As smoking waned in popularity, so did large recreational SUVs like the Ramcharger. Dodge gradually and continually refined the model until its cancellation in 1993, but post-1980 Ramchargers were less charming, with fixed roofs and standard (previously optional) features such as radial tires, a thirty-five-gallon gas tank, and rear seats. Chrysler justified the death of the convertible Ramcharger by reporting that only two percent of owners ever removed their vehicle’s top. The Trail Duster was dropped after 1981. But when you consider the way most owners use classic cars today — on nice days and for fairly short distances — a Ramcharger actually makes a lot of sense. Plus, you can tow a vintage boat or camper in style with the wind in your hair.

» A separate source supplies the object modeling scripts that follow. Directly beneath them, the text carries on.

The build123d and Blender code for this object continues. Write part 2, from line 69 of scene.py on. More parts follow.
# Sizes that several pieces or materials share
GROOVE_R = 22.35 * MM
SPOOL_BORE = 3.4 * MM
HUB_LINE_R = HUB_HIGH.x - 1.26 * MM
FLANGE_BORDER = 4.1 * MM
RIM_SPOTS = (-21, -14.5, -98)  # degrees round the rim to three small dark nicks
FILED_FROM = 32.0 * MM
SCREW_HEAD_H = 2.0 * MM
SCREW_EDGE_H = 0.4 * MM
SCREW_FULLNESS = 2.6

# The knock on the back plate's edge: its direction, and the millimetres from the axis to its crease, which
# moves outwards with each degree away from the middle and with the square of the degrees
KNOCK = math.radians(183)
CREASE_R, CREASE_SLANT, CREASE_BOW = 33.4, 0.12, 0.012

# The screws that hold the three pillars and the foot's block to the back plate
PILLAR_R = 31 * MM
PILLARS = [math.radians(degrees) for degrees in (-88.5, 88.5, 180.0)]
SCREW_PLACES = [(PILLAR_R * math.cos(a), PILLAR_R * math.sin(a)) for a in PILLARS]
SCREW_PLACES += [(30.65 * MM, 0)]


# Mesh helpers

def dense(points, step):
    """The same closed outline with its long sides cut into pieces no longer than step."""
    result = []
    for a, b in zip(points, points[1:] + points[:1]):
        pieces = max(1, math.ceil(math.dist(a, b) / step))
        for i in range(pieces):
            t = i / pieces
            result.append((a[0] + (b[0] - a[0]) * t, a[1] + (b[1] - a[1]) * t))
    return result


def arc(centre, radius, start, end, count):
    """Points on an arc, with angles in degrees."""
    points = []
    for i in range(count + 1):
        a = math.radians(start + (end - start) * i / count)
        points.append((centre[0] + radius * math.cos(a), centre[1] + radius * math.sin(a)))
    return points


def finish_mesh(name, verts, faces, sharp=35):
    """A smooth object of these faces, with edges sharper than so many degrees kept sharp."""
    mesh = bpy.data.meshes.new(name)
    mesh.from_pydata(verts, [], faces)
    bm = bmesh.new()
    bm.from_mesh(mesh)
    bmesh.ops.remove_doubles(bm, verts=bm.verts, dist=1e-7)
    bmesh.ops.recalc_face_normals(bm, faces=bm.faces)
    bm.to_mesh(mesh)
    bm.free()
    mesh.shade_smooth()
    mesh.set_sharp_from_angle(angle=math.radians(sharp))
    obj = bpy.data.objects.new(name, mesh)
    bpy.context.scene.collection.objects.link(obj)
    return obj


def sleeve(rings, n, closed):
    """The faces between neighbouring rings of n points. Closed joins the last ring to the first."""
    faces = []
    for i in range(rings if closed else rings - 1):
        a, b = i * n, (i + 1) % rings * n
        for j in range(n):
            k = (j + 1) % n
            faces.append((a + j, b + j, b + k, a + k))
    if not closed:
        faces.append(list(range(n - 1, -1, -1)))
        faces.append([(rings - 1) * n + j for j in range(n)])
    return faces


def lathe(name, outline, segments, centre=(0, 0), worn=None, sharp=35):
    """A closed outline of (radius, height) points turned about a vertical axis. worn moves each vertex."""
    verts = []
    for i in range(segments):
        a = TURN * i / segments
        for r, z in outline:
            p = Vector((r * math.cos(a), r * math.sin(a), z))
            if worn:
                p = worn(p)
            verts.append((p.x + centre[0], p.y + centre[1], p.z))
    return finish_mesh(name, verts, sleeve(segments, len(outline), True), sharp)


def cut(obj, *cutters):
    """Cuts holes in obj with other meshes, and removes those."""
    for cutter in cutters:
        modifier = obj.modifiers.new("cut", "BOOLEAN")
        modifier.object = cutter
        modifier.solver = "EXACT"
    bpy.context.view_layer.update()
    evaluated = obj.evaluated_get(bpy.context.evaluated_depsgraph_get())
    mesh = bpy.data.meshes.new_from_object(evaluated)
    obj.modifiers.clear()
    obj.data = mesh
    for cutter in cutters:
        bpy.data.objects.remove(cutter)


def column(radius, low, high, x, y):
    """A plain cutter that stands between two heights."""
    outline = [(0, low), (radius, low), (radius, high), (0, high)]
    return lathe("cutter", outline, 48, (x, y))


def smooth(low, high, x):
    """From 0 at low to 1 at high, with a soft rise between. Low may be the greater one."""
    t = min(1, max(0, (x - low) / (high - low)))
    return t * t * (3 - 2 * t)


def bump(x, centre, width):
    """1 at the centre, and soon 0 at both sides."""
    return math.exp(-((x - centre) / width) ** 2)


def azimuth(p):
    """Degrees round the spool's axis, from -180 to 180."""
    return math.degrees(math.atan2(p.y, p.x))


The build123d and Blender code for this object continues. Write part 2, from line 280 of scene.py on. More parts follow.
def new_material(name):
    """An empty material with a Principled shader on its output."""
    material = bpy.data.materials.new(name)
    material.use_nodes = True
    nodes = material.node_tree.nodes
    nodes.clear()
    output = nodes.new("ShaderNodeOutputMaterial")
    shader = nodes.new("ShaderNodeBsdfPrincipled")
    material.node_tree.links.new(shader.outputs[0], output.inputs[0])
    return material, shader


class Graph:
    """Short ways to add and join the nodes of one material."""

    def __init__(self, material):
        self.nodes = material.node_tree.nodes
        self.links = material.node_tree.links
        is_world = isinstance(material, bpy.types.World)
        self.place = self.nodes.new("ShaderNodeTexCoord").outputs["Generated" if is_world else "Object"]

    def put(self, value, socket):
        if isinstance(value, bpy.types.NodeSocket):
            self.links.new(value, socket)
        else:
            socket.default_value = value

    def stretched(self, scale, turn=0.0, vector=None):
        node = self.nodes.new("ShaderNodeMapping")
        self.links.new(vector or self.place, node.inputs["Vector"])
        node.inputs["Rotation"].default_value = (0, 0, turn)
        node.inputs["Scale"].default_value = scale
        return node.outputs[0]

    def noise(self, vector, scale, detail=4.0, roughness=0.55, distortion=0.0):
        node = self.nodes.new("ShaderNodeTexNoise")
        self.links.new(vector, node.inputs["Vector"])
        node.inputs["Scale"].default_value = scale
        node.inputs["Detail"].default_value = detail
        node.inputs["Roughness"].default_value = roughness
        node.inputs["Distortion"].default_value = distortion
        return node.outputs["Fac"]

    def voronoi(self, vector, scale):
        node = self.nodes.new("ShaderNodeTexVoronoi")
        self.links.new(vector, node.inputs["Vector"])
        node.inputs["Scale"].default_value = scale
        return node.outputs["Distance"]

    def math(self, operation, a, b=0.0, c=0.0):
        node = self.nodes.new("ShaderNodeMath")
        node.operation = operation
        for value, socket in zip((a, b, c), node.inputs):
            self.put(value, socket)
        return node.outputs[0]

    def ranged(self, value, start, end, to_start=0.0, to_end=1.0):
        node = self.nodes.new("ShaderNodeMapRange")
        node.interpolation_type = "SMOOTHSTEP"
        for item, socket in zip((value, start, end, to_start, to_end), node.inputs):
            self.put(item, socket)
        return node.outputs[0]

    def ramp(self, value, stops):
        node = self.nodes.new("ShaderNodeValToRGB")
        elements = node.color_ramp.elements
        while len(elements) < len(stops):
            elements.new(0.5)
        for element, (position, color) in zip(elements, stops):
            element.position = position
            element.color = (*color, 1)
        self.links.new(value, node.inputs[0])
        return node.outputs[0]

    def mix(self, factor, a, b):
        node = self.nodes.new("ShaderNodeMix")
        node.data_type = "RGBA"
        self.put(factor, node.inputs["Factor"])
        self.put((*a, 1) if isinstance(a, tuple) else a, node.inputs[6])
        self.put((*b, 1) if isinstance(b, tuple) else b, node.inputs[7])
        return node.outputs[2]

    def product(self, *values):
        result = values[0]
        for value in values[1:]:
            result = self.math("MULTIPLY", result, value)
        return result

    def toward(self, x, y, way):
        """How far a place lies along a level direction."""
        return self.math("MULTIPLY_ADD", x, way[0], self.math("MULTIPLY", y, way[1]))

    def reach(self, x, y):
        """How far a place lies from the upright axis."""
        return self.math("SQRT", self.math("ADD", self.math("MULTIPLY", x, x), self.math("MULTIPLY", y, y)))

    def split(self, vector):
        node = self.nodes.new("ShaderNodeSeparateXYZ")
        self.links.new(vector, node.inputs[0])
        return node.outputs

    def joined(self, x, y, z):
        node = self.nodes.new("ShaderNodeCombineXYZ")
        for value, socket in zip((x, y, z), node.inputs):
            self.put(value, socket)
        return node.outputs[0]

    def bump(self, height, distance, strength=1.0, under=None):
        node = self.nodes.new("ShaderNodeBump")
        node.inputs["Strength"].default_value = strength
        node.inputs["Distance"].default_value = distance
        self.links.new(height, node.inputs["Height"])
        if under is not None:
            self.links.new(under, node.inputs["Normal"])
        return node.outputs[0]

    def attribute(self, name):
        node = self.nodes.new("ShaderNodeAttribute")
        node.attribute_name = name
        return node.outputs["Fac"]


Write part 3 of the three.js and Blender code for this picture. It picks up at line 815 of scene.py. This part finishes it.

3.7L OHV I-6, 100-115 hp, 170-175 lb-ft
5.2L OHV V-8, 135-160 hp, 240-255 lb-ft
5.9L OHV V-8, 160-210 hp, 270-290 lb-ft
6.6L OHV V-8, 165-185 hp, 290-305 lb-ft
7.2L OHV V-8, 200-235 hp, 330-350 lb-ft
3- or 4-speed manual
Drive Rear- or 4-wheel
Suspension, front Control arms, coil springs or live axle, leaf springs
Suspension, rear Live axle, leaf springs
Brakes F/R Discs/drums
Weight 3550-4150 lb
Years produced 1974-1980
Number produced 109,073 (nearly 90 percent of which were 4x4s; about one-third that many Plymouth Trail Dusters were built)
Original price $4096 (1974)
Why Buy? Because it’s cheap, versatile, and fun. For the full convertible effect, try to find a 1974 model for its frameless front windows. Decals and stripes make examples with the 1978-1980 Macho package particularly cheesy/cool. Chrysler tried to improve abysmal fuel economy by lightening powertrain components in 1980, when a folding rear bench and power windows also appeared. Ramcharger culture is mostly that of hot-rodding and muddy four-wheeling (search “Dodge Ramcharger” on YouTube for proof), so many trucks have been modified. If you’re not into rodding or wheeling, know that nice vintage trucks of all makes and models have been gaining respect and value in recent years.